Sometimes you gotta break a couple DNA strands to make a memory

Or at least that's what recent research into memory formation in mice suggests!

The brain is the most complex organ in the body and so it shouldn't come as a surprise that memory formation is also extremely complicated!

There are three major types of memory:

Sensory - Memory perceived after viewing (Iconic), touching (haptic) or hearing (ehoic) something. This memory fades after a few hundred milliseconds.

Short-Term - Memory that lasts a few seconds to minutes, but has a limited capacity, and most people can only remember 4-5 items stored in short-term memory.

Long-Term - Memory that can store large amounts of information for long periods of time.

How these different types of memory work has been a hot topic of debate since the early 1900’s.

But sensory and short-term memory are believed to be the result of short lived connections between neurons in the frontal lobe.

Conversely, long-term memory is formed from permanent connections between neurons throughout the brain and, just in the last decade, we have begun to understand how this happens on the molecular level.

It's been linked to changes in DNA methylation and gene expression and this link was discovered by comparing the brains of rodents before and after the formation of a long-term memory.

But, how does one go about creating long-term memories in rodents?

By changing their environment and then shocking them.
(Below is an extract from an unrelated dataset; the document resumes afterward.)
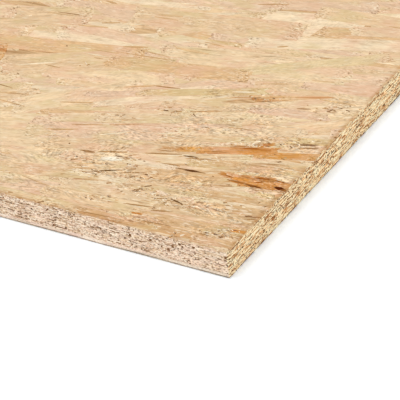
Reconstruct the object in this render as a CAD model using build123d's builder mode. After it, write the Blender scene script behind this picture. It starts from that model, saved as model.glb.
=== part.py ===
"""One full sheet of oriented strand board, as it comes off the press and the panel saw.

Long thin wood strands are laid in three layers and pressed with resin into one solid sheet: the strands of
both outer layers lie along the sheet, those of the middle layer across it. The saw cuts all four sides square
and opens the gaps that were left in the mat. A gap is a wedge: a strand ends blunt, and the strand that lies
over it bends down past that end until it touches the strand below.

Frame: origin in the middle of the underside, +X along the sheet, +Y across it, +Z up. Millimetres.
"""

import os
from dataclasses import dataclass
from math import sqrt

from build123d import *

# The sheet
sheet_length = 2440.0
sheet_width = 1220.0
sheet_thickness = 18.0
arris_wear = 0.4  # what stacking and handling take off each sharp arris

# The strands, which give the gaps their height and their place in the thickness
strand_thickness = 0.75
outer_layer = 3.0  # each outer layer is pressed tight and shows no open gap
strands_at_widest = 2.0  # the tallest gap ends this many strands at once

# The gaps along a sawn side
gap_spacing = 26.0  # from one gap to the next, on average
gap_length_least = 4.0
gap_length_most = 13.0
gap_depth = 6.0  # how far a gap runs in from the sawn face
corner_margin = 14.0  # strands near a corner are sawn off short, so no gap is left there
strand_sag = 0.3  # height of the bent strand at the middle of a gap, as a share of the blunt end

# Steps with no common measure, so that no two sizes of a gap repeat together along a side
SPACING_STEP = (sqrt(5.0) - 1.0) / 2.0
LENGTH_STEP = sqrt(2.0) - 1.0
HEIGHT_STEP = sqrt(3.0) - 1.0
LEVEL_STEP = sqrt(7.0) - 2.0
LEAN_STEP = sqrt(11.0) - 3.0


@dataclass
class Gap:
    """A wedge on a sawn side, placed along the side and up its height."""

    blunt_end: float
    tip: float
    level: float
    height: float


def scattered(index, step, least, most):
    """The index-th of a row of numbers spread evenly, but in no visible order, from least to most."""
    return least + (most - least) * ((index * step) % 1.0)


def gaps_along(side_length, first_index):
    """The gaps of one sawn side, from its left end to its right."""
    gaps = []
    place = corner_margin
    while place + gap_length_most <= side_length - corner_margin:
        index = first_index + len(gaps)
        length = scattered(index, LENGTH_STEP, gap_length_least, gap_length_most)
        height = scattered(index, HEIGHT_STEP, strand_thickness, strands_at_widest * strand_thickness)
        level = scattered(index, LEVEL_STEP, outer_layer, sheet_thickness - outer_layer - height)
        ends = (place, place + length)
        if scattered(index, LEAN_STEP, 0.0, 1.0) < 0.5:
            ends = (place + length, place)
        gaps.append(Gap(ends[0], ends[1], level, height))
        mean_length = (gap_length_least + gap_length_most) / 2.0
        place += length + scattered(index, SPACING_STEP, 0.0, 2.0 * (gap_spacing - mean_length))
    return gaps


# Each sawn side as a plane, seen from outside, with its origin at the lower left corner
front_side = Plane(origin=(-sheet_length / 2, -sheet_width / 2, 0), x_dir=(1, 0, 0), z_dir=(0, -1, 0))
right_side = Plane(origin=(sheet_length / 2, -sheet_width / 2, 0), x_dir=(0, 1, 0), z_dir=(1, 0, 0))
back_side = Plane(origin=(sheet_length / 2, sheet_width / 2, 0), x_dir=(-1, 0, 0), z_dir=(0, 1, 0))
left_side = Plane(origin=(-sheet_length / 2, sheet_width / 2, 0), x_dir=(0, -1, 0), z_dir=(-1, 0, 0))
sawn_sides = [
    (front_side, sheet_length),
    (right_side, sheet_width),
    (back_side, sheet_length),
    (left_side, sheet_width),
]

with BuildPart() as osb_panel:
    # the pressed and sawn sheet
    with BuildSketch(Plane.XY):
        Rectangle(sheet_length, sheet_width)
    extrude(amount=sheet_thickness)

    # the worn arrises, along both faces and down the four corners
    chamfer(osb_panel.edges(), length=arris_wear)

    # the gaps that the saw opened, one side after another
    gap_count = 0
    for side, side_length in sawn_sides:
        gaps = gaps_along(side_length, gap_count + 1)
        gap_count += len(gaps)
        with BuildSketch(side):
            for gap in gaps:
                middle = (gap.blunt_end + gap.tip) / 2.0
                with BuildLine():
                    cut_strand = Line((gap.blunt_end, gap.level), (gap.blunt_end, gap.level + gap.height))
                    ThreePointArc(
                        cut_strand @ 1, (middle, gap.level + strand_sag * gap.height), (gap.tip, gap.level)
                    )
                    Line((gap.tip, gap.level), cut_strand @ 0)
                make_face()
        extrude(amount=-gap_depth, mode=Mode.SUBTRACT)

osb_panel.part.label = "osb_panel"

os.makedirs("parts", exist_ok=True)
export_step(osb_panel.part, "parts/osb_panel.step")

print("gaps in the sawn sides:", gap_count)
print("volume in cubic metres:", round(osb_panel.part.volume / 1e9, 6))
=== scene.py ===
"""Looks of one full sheet of oriented strand board, lying on a white floor with one corner to the camera.

Everything is in metres and in the frame of the CAD part: origin in the middle of the underside, +X along
the sheet, +Y across it, +Z up. The sheet is made as the press makes it, from inside out: the mat, the strands
of both faces, and the sections that the saw leaves on the four sides.
"""

import math

import bmesh
import bpy
import numpy as np
from mathutils import Matrix, Vector


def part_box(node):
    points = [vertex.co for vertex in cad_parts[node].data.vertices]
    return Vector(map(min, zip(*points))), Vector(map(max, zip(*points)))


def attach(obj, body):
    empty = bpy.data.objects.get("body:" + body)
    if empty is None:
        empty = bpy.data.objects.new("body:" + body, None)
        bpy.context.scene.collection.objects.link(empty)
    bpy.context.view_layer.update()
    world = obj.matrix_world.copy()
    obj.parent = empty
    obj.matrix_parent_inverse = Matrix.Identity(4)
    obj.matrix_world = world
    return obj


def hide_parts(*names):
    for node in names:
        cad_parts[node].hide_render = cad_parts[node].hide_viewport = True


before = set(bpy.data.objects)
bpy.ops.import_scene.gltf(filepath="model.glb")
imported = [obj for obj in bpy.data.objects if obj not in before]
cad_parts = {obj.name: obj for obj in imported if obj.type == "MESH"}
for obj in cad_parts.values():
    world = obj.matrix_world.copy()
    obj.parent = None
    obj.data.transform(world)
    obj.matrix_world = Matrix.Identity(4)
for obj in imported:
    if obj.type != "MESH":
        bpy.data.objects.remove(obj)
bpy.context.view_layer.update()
sheet_low, sheet_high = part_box("osb_panel")

# Camera
# A lens 1.3 metres away looks down on the sheet's right front corner. It is turned a little clockwise, as a
# camera held by hand is, and away from the corner until that stands where it does in the picture.
view_azimuth = math.radians(32.2)
view_elevation = math.radians(34.2)
view_roll = math.radians(-4.8)
view_distance = 1.3
picture_width = 400
picture_centre = Vector((picture_width / 2, picture_width / 2))
corner_in_picture = Vector((227.1, 252.9))
pixels_per_metre = 1750.0  # at the corner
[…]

This is called ‘contextual fear conditioning’ (CFC) and the hallmark of CFC is the freeze response.

Not surprisingly, after a traumatic experience, rodents store this information in their long-term memory and freeze when placed in that situation again.
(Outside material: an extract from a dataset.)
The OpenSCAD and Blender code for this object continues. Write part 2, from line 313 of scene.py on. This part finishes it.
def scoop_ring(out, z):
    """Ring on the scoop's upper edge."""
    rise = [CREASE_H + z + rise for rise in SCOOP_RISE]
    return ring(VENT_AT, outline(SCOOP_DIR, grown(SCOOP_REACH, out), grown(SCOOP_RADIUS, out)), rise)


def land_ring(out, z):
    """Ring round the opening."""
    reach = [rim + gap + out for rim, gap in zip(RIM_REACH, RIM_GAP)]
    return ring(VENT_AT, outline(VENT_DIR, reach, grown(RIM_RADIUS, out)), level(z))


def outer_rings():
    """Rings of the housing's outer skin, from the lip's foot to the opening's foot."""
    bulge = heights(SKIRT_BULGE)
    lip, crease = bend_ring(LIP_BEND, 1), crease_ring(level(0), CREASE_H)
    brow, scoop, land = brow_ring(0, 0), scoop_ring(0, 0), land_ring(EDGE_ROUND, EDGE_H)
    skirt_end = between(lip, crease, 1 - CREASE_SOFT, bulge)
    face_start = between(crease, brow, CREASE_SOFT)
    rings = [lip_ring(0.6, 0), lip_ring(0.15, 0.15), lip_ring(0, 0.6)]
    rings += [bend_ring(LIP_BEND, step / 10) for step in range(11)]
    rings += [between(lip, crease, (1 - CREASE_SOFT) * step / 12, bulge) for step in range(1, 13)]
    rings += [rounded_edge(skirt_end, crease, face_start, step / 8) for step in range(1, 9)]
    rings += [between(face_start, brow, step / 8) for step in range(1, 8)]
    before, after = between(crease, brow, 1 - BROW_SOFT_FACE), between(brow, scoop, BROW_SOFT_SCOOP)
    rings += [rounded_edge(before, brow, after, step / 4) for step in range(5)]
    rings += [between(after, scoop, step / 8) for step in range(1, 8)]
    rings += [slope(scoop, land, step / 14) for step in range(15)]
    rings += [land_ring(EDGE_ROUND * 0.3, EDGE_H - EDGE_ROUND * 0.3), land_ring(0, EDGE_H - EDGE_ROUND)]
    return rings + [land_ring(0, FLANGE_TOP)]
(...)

The authors of today's paper used CFC to study the molecular changes that happen in neurons before, immediately after and a couple months after conditioning.

What they saw was that memory forming CA1 neurons ramped up expression of immune response genes but most notably TLR9 and the NF-κB signalling pathway.

TLR9 detects the presence of double stranded DNA, usually as a defense against bacterial infection, but the authors hypothesized that causing DNA breaks was important in the formation of long-term memories.

To test this they created mice where they could selectively turn off TLR9 expression.

The figure below shows the results of this experiment: a,c) treated (green), but not control (black), show a reduced freeze response. b) TLR9 and its signaling partner RELA are significantly reduced after treatment.

In another experiment, DNA breaks were also shown to increase after CFC.

These results indicate that TLR9 and DNA breaks play a role in memory formation and could be an important therapeutic target in neurodegenerative diseases.